A short but very pleasant stay which enabled me to discover Dijon, a city known for its gastronomic and wine heritage, but whose cultural heritage is not to be outdone.
Quick debriefing with the lessons I learned and a few ideas if I were to go back.
At the bottom of the page you’ll find a summary of the articles about this stay in Dijon.
The city
Dijon is a very pleasant city with a beautiful historic center, most of which is pedestrianized.
Its compact size means you can visit everything on foot, and two or even three full days on site will be more than enough to cover the whole city.
If you’re interested in architecture, don’t miss the newly renovated Museum of Fine Arts, with its high-quality collection.
I’d also advise you to set aside a few extra days to visit the surrounding vineyards, or even embark on a wine route.
The hotel
So I stayed at the Vertigo. I’m always wary of Design Hotels, because the services can be pretty dodgy, and renovating old buildings to make stylish hotels can be a bit of window dressing.
This was not the case here, with a very nice property, a room even a little bigger and prettier than the photos on the website, and a very pleasant spa to relax in.

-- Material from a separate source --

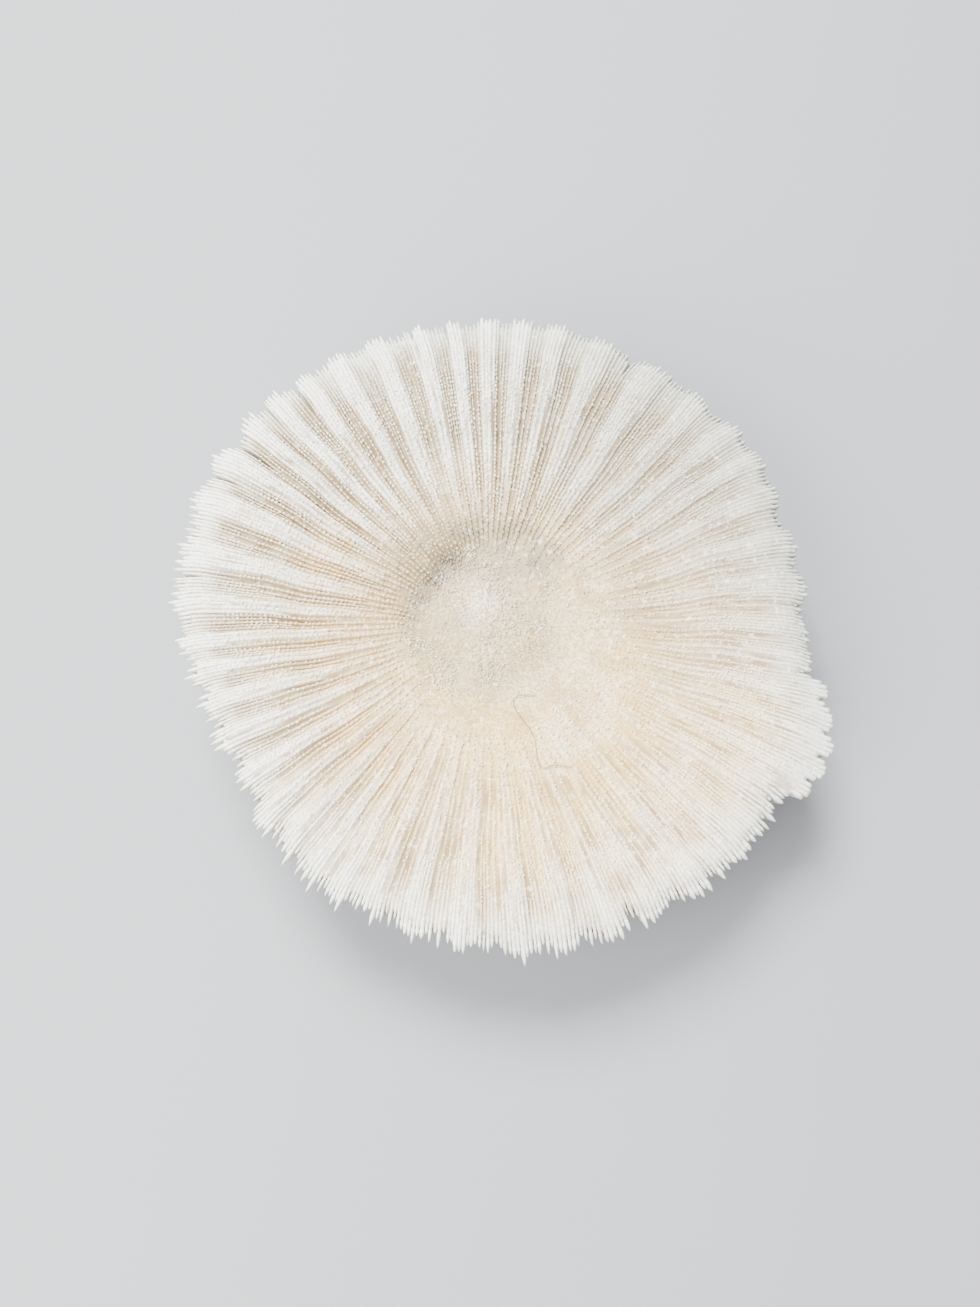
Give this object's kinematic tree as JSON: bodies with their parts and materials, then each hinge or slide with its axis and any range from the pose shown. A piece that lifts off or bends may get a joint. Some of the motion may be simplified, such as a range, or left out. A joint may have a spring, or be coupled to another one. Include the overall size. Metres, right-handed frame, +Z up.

My only regret, as usual, is Design Hotels’ “limited participation” in the Marriott loyalty program, which meant I had to fight to obtain a minimalist late check-out. Moreover, my membership of the loyalty program and the few benefits to which I was entitled were not even mentioned at check-in.
Another drawback: no online check-in or check-out, so time wasted.
A very good property. It doesn’t have a restaurant, but given what’s on offer in town, it would be a shame to stay for dinner.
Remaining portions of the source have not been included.